Das kam doch etwas überraschend. Zwar tun mittlerweile homosexuelle Pastorinnen und Pastoren ihren Dienst in der Hannoverschen Landeskirche und seit ein paar Jahren werden gleichgeschlechtliche Paare gesegnet, wenn sich eine Pastorin oder ein Pastor findet, die oder der das nicht aus Gewissensgründen ablehnt, neu ist aber die öffentliche Entschuldigung.

„Ich habe in den letzten Jahren viele Gespräche mit homosexuellen Pastorinnen und Pastoren geführt, die mir sehr eindrücklich erzählt haben, wie ihr Weg in unserer Kirche in den letzten Jahrzehnten verlaufen ist“, sagte Meister der taz. „Jetzt war der Zeitpunkt, um noch einmal grundlegend unsere Haltung darzustellen.“

Meister ist seit März 2011 Bischof der mit rund 2,6 Millionen Mitgliedern größten Landeskirche Deutschlands und damit wird sein Wort durchaus gehört.
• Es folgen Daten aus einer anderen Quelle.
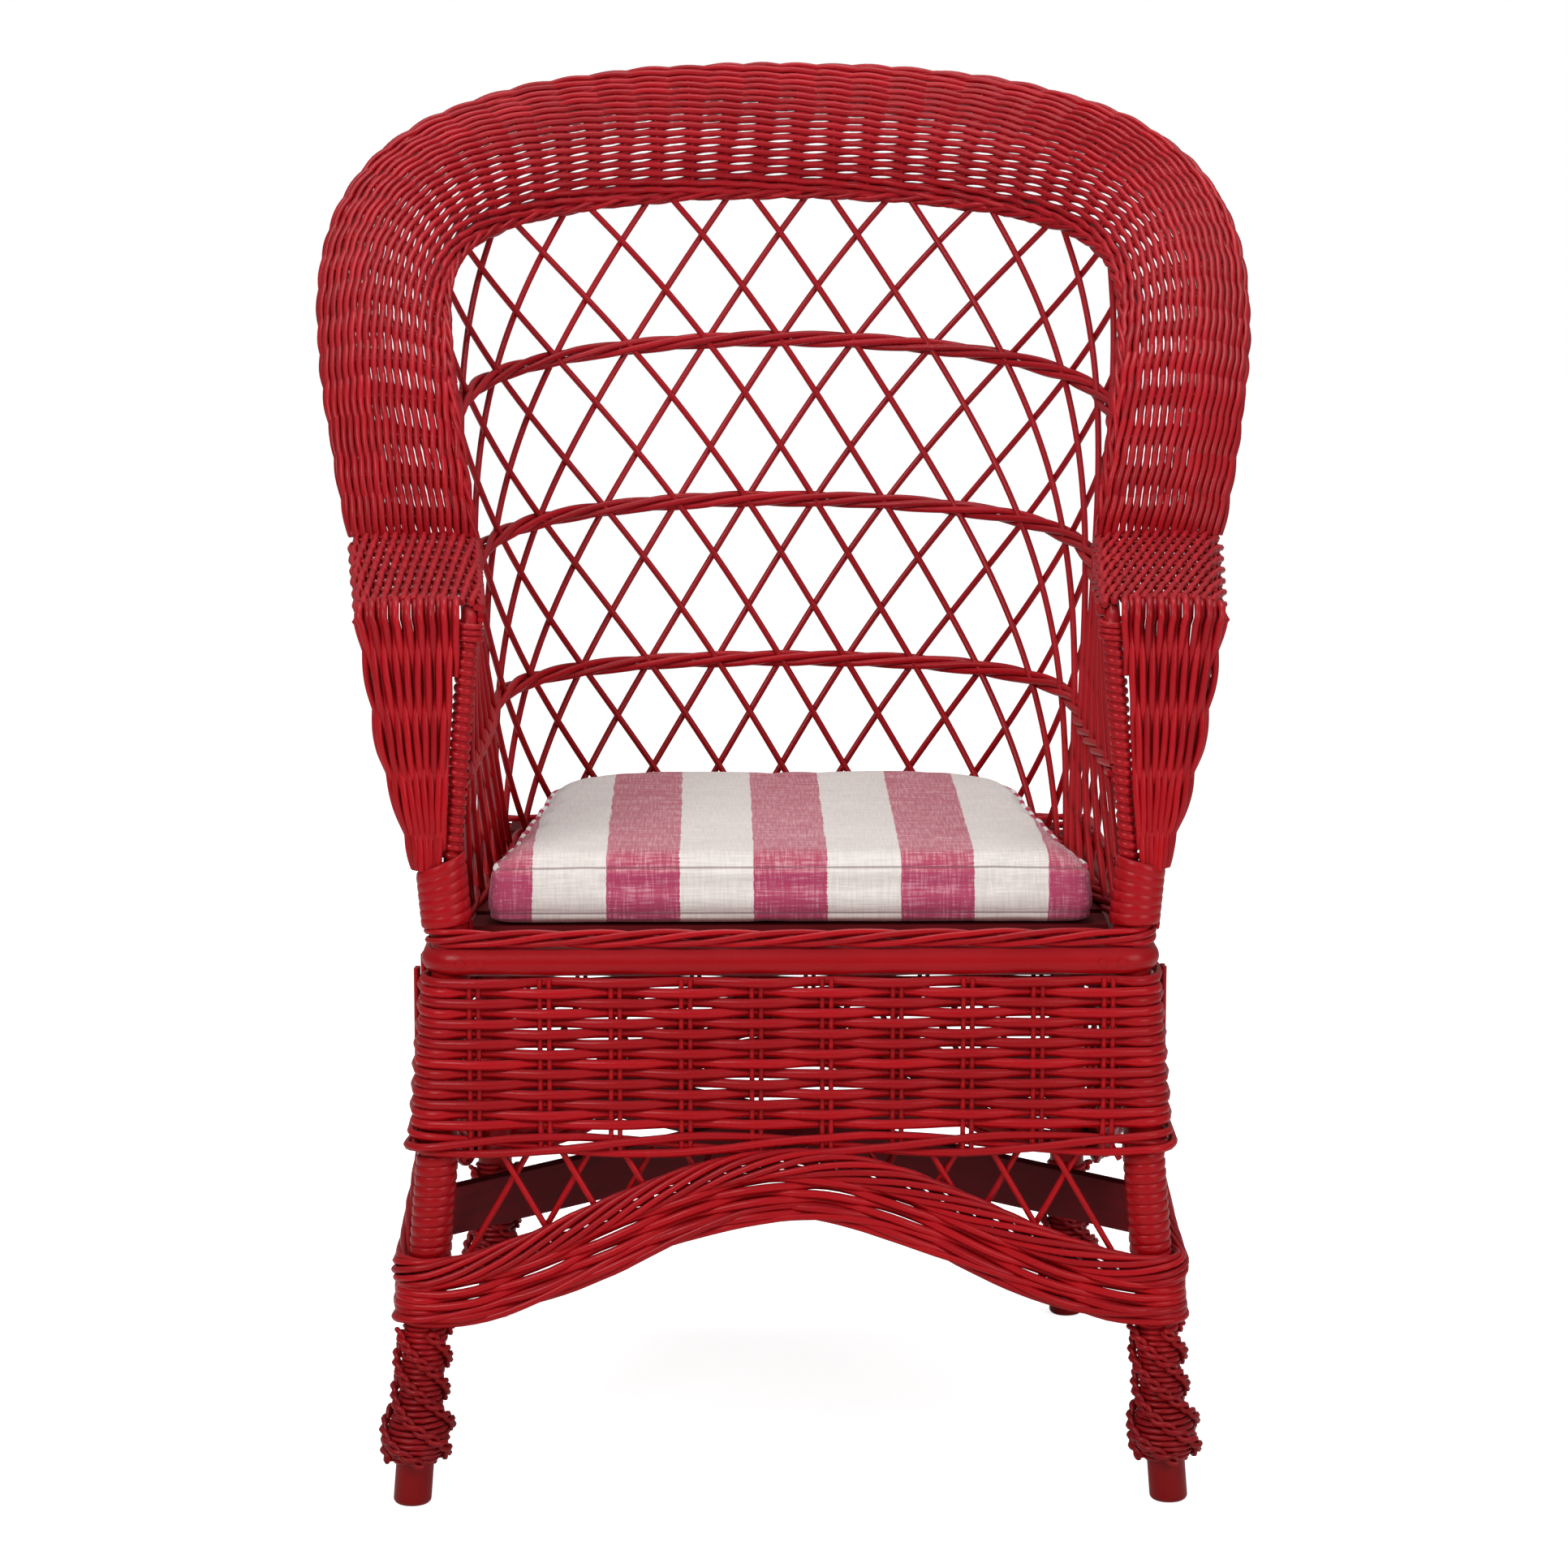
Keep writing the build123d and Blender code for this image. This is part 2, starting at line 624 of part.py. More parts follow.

Manche werden sich aber eher die Ohren zugehalten haben. Etwa der Bischof der benachbarten Landeskirche Schaumburg-Lippe, Karl-Hinrich Manzke, der erst eine Woche zuvor die Gleichstellung homosexueller Paare als mit dem christlichen Leitbild unvereinbar bezeichnet und die „Ehe für alle“ mit Waffenexporten verglichen hatte.

Progressiv und irgendwie elegant ist da Meister, wenn er sagt, dass menschliche Ordnungsvorstellungen, die normativ an die Auslegung der Schrift gebunden seien, eine „Begrenztheit menschlicher Vorstellungen“ offenbaren und dass die Trauung einer homosexuellen Partnerschaft „kein Mittelpunktverlust unserer Zivilisation“ sei. Für ihn stehe der Beziehungscharakter im Mittelpunkt, unabhängig davon, ob die Eheleute homo- oder heterosexuell seien.

Vielleicht schwappt ja was zu den Nachbarn rüber. Die bereits erwähnte Landeskirche Schaumburg-Lippe ist mit rund 53.000 Mitgliedern eine der kleinsten der 20 evangelischen Landeskirchen in Deutschland. Segnungen homosexueller Paare sind dort auch möglich, aber die Kirchenglocken dürfen nicht läuten. Da wäre doch auch mal eine Entschuldigung fällig – und lautes Läuten.